#### TASK TO CARRY OUT:
Look below for the line containing "Reconstruct the object"; from there through the line containing "import Sketcher", both lines included, please set down each line exactly and nothing else.

#### INFORMATION SUPPLIED:
□ □ □ □ □ □ □

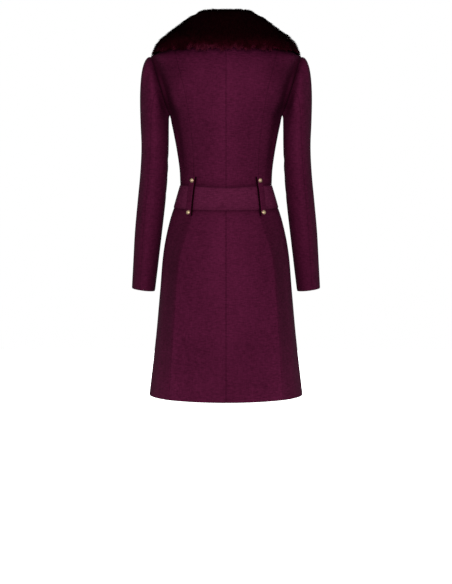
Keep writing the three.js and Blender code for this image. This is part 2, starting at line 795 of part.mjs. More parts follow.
for (const [side, mirror] of [["left", 1], ["right", -1]]) {
  add(`bodice_back_${side}`, bodiceBack(mirror), materials.cloth);
  add(`bodice_side_back_${side}`, bodiceSide(mirror, false), materials.cloth);
  add(`bodice_side_front_${side}`, bodiceSide(mirror, true), materials.cloth);
  add(`bodice_front_${side}`, bodiceFront(mirror), materials.cloth);
  add(`waistband_front_${side}`, waistbandFront(mirror), materials.band);
  const skirtBack = levelPatch(() => 1e-6, backSeamAngle, bandBottom, hemLevel, mirror, 6, 10);
  add(`skirt_back_${side}`, skirtBack, materials.cloth);
  const skirtSideBack = levelPatch(backSeamAngle, quarter, bandBottom, hemLevel, mirror, 5, 10);
  add(`skirt_side_back_${side}`, skirtSideBack, materials.cloth);
  const skirtSideFront = levelPatch(quarter, frontSeamAngle, bandBottom, hemLevel, mirror, 5, 10);
  add(`skirt_side_front_${side}`, skirtSideFront, materials.cloth);
  const skirtFront = frontPatch((z) => seamAt(z).x, bandBottom, hemLevel, mirror, 7, 10);
  add(`skirt_front_${side}`, skirtFront, materials.cloth);
  add(`sleeve_top_${side}`, sleevePiece(mirror, true), materials.cloth);
  add(`sleeve_under_${side}`, sleevePiece(mirror, false), materials.cloth);
  add(`belt_loop_${side}`, wallPatch((s, t) => loopPlace(s, t, mirror), 2, 12, loopWall), materials.cloth);
  for (const [level, z] of Object.entries(studLevels)) {
    const t = (z - loopLine[loopLine.length - 1].z) / (loopLine[0].z - loopLine[loopLine.length - 1].z);
    const { point, out } = loopPlace(0.5, t, mirror);
    const seat = point.addScaledVector(out, studSeat);
    coat.add(domeOn(`stud_${level}_${side}`, seat, out, studRadius, studHeight, materials.gold));
  }
}

const bandBack = levelPatch(() => -Math.PI / 2, quarter, bandTop, bandBottom, 1, 24, 2);
add("waistband_back", bandBack, materials.band);

const joinGap = 0.006;
add("collar_back", trimmed(collarPiece(0, collarJoin - joinGap, true, 3)), materials.fur);
const lastSection = collarSections.length - 1;
for (const [side, mirror] of [["left", 1], ["right", -1]]) {
  const lapel = trimmed(collarPiece(collarJoin + joinGap, lastSection, false, 2, mirror));
  add(`collar_lapel_${side}`, lapel, materials.fur);
}

buttonLevels.forEach((z, at) => {
  const { point, out } = onTorso(Math.PI - 1e-6, z, -1, overlapLift + seamGap);
  coat.add(domeOn(`front_button_${at + 1}`, point, out, buttonRadius, buttonHeight, materials.gold));
});

export default coat;
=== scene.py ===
# A long plum wool coat with a deep fur shawl collar, filled out as if worn and seen from behind.
# Metres, +Z up, the coat's front towards -Y and the wearer's left towards +X.
import math

import bpy
import numpy as np
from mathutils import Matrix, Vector
from mathutils.bvhtree import BVHTree


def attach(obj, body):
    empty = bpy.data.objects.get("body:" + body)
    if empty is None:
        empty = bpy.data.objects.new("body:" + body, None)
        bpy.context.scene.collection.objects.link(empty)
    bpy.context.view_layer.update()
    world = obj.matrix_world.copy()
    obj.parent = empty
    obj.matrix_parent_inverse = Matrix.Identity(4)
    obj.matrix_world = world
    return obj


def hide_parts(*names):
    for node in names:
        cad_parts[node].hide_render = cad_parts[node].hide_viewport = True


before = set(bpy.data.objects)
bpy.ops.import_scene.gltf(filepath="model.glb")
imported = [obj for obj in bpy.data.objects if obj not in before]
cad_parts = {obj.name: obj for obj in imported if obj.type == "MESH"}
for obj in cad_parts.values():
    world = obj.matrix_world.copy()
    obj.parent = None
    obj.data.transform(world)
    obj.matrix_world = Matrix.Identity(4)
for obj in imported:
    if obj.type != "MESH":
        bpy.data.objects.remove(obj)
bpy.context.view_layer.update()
print("frame loaded with", len(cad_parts), "nodes")

mm = 0.001
tiny = 1e-9
quarterTurn = math.pi / 2
sides = (("left", 1), ("right", -1))

# Main levels and places, as in the cut of the coat
coat = {
    "bandTop": -0.389,
    "bandBottom": -0.452,
    "hem": -0.950,
    "neckWidth": 0.072,
    "napeRise": 0.012,
    "shoulderX": 0.196,
    "shoulderZ": -0.049,
    "underarmX": 0.1484,
    "underarmZ": -0.205,
    "princessX": 0.134,
    "princessZ": -0.0245,
    "underarmShare": 1 / 3,
    "wall": 0.002,
}
skirtRange = (coat["hem"], coat["bandBottom"])
bandRange = (coat["bandBottom"], coat["bandTop"])

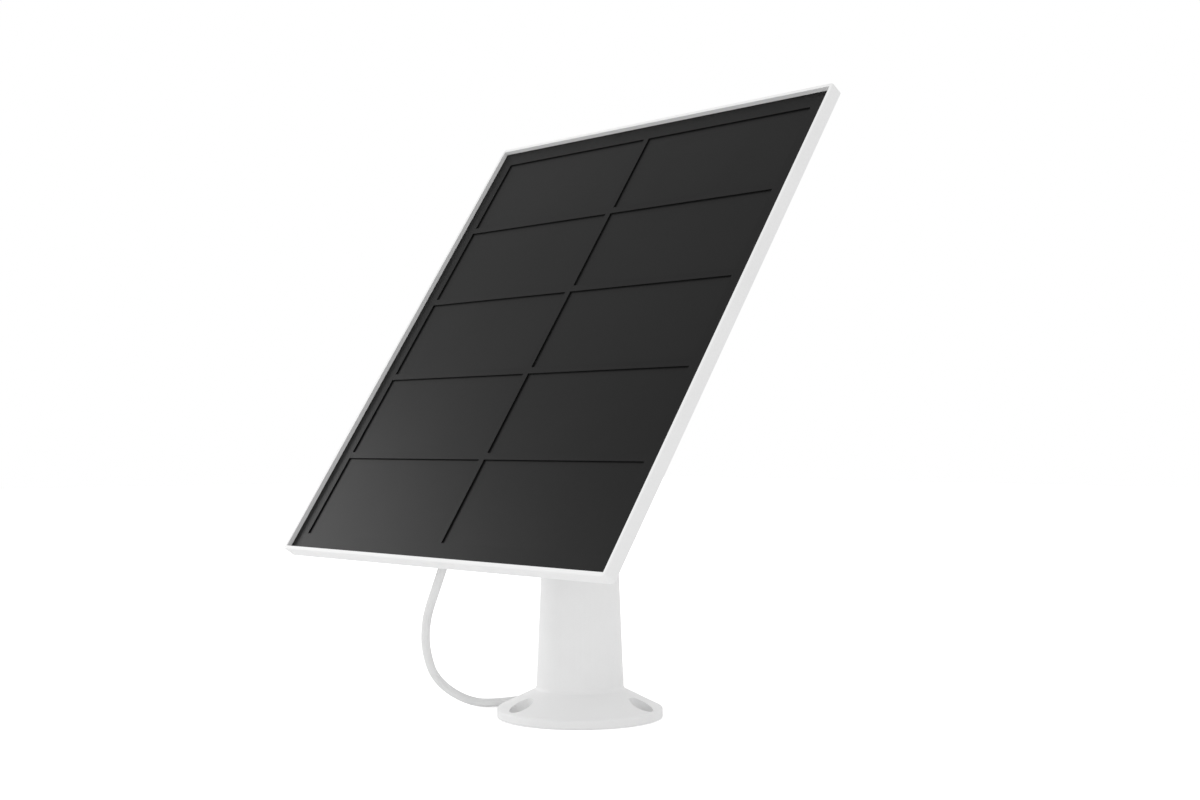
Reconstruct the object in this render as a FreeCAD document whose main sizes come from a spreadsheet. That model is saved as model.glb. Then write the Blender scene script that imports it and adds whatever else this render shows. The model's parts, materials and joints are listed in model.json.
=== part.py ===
import FreeCAD, Part

import math
import os

import Sketcher

# A small solar charging panel on a turning, tilting wall mount, with its lead.
# Frame: millimetres, +Z up, origin at the centre of the mount's underside.  The mount is
# turned about Z, and the panel tilts about the X axis through the pivot, so the panel's
# horizontal edge lies along X and its face looks towards -Y and up.

Vector = FreeCAD.Vector
Rotation = FreeCAD.Rotation
Placement = FreeCAD.Placement

SIZES = [
    # mount: one hollow moulding with a flared foot, a tapering column and a top deck
    ("base_radius", 30.0),
    ("rim_height", 3.0),
    ("rim_round", 0.7),
    ("flare_top", 10.0),
    ("column_foot_radius", 15.83),
    ("column_top_radius", 11.9),
    ("column_top", 106.0),
    ("column_wall", 2.6),
    ("column_round", 0.8),
    ("flare_round", 2.0),
    ("deck_thickness", 8.0),
    ("screw_inset", 5.5),
    ("screw_hole_radius", 2.2),
    ("counterbore_radius", 4.3),
    ("counterbore_floor", 2.4),
    ("first_screw_angle", 20.6),
    ("gasket_inner_radius", 15.0),
    ("gasket_width", 4.5),
    ("gasket_thickness", 1.2),
    # clearances
    ("running_clearance", 0.05),
    ("seat_clearance", 0.03),
    ("face_gap", 0.05),
    # pan joint at the column's top
    ("spigot_radius", 5.0),
    ("spigot_reach", 0.2),
    ("bush_wall", 1.5),
    ("bush_flange_inset", 1.5),
    ("bush_flange_thickness", 1.0),
    ("head_inset", 0.3),
    ("head_height", 2.95),
    ("shoulder_radius", 8.6),
    ("shoulder_height", 4.0),
    ("insert_radius", 3.6),
    ("insert_length", 10.0),
    ("bolt_radius", 2.5),
    ("bolt_length", 12.0),
    ("bolt_head_radius", 4.25),
    ("bolt_head_height", 4.0),
    ("bolt_socket_radius", 2.31),
    ("bolt_socket_depth", 2.5),
    ("washer_radius", 7.6),
    ("washer_thickness", 1.0),
    ("lock_washer_radius", 4.6),
    ("lock_washer_slit", 0.8),
    # tilt joint
    ("tongue_rise", 15.5),
    ("elevation", 33.18),
    ("knuckle_radius", 6.5),
    ("knuckle_gap", 0.3),
    ("tongue_thickness", 9.0),
    ("hinge_washer_thickness", 0.5),
    ("hinge_washer_radius", 6.0),
    ("ear_thickness", 4.5),
    ("bracket_width", 38.0),
    ("bracket_height", 30.0),
    ("bracket_plate", 2.2),
    ("bracket_corner", 3.0),
    ("bracket_screw_inset", 4.5),
    ("hex_flats", 8.0),
    ("hex_height", 3.5),
    ("hex_recess", 2.0),
    ("hex_clearance", 0.1),
    ("thread_gap", 0.4),
    ("knob_washer_radius", 5.6),
    ("knob_washer_thickness", 0.8),
    ("knob_gap", 0.6),
    ("knob_length", 11.0),
    ("knob_hub_length", 1.5),
    ("knob_hub_radius", 5.2),
    ("knob_groove_radius", 1.0),
    ("knob_insert_radius", 3.7),
    ("knob_insert_length", 8.0),
    # panel
    ("panel_width", 178.5),
    ("panel_height", 194.0),
    ("panel_corner", 1.6),
    ("panel_edge_round", 0.45),
    ("bezel_width", 1.5),
    ("frame_depth", 4.7),
    ("face_recess", 1.7),
    ("plate_clearance", 0.1),
    ("mask_thickness", 0.5),
    ("cell_thickness", 0.3),
    ("board_thickness", 0.8),
    ("film_thickness", 0.2),
    ("film_border", 4.0),
    ("cell_margin", 6.6),
    ("cell_web", 2.7),
    ("cell_overlap", 0.4),
    ("ribbon_width", 2.0),
    ("ribbon_thickness", 0.15),
    # housing on the back
    ("housing_width", 64.0),
    ("housing_height", 52.0),
    ("housing_shift", -6.0),
    ("housing_depth", 6.05),
    ("housing_wall", 1.6),
    ("housing_corner", 5.0),
    ("seal_width", 0.6),
    ("seal_depth", 0.6),
    ("housing_screw_inset", 5.0),
    ("housing_boss_radius", 2.6),
    ("bracket_boss_radius", 3.2),
    ("window_width", 36.0),
    ("window_height", 9.0),
    ("small_screw_radius", 1.1),
    ("small_head_radius", 2.1),
    ("small_head_height", 1.0),
    ("m3_radius", 1.5),
    ("m3_head_radius", 2.8),
    ("m3_head_height", 1.8),
    ("m3_insert_radius", 2.2),
    # electronics
    ("circuit_width", 42.0),
    ("circuit_height", 12.5),
    ("circuit_thickness", 1.0),
    ("circuit_rise", 10.0),
    ("circuit_standoff", 1.15),
    ("circuit_screw_x", 17.5),
    ("standoff_radius", 2.0),
    ("coil_size", 5.0),
    ("coil_gap", 0.4),
    ("coil_shift", 2.0),
    ("chip_height", 1.0),
    ("lead_radius", 0.5),
    ("lead_x", 8.0),
    # cord and its fittings
    ("cord_radius", 1.6),
    ("cord_x", -10.0),
    ("gland_gap", 0.1),
    ("gland_neck_radius", 2.1),
    ("gland_collar_radius", 2.55),
    ("gland_collar_length", 1.6),
    ("gland_tip_radius", 2.0),
    ("gland_length", 18.0),
    ("wire_radius", 0.4),
    ("wire_length", 4.0),
    ("wire_spacing", 1.4),
    ("hank_width", 30.4),
    ("hank_length", 79.0),
    ("hank_height", 12.8),
    ("hank_distance", 58.0),
    ("hank_heading", 137.73),
    ("hank_entry", 12.1),
    ("hank_corner", 1.4),
    ("tie_width", 6.0),
    ("tie_thickness", 0.8),
    ("plug_length", 19.0),
    ("plug_width", 10.6),
    ("plug_thickness", 6.2),
    ("plug_round", 2.2),
    ("boot_length", 9.0),
    ("boot_foot_radius", 2.9),
    ("shell_length", 6.6),
    ("shell_width", 8.3),
    ("shell_thickness", 2.5),
    ("shell_round", 1.2),
    ("shell_wall", 0.3),
]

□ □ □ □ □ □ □

#### ANSWER BELOW:
Reconstruct the object in this render as a FreeCAD document whose main sizes come from a spreadsheet. That model is saved as model.glb. Then write the Blender scene script that imports it and adds whatever else this render shows. The model's parts, materials and joints are listed in model.json.
=== part.py ===
import FreeCAD, Part

import math
import os

import Sketcher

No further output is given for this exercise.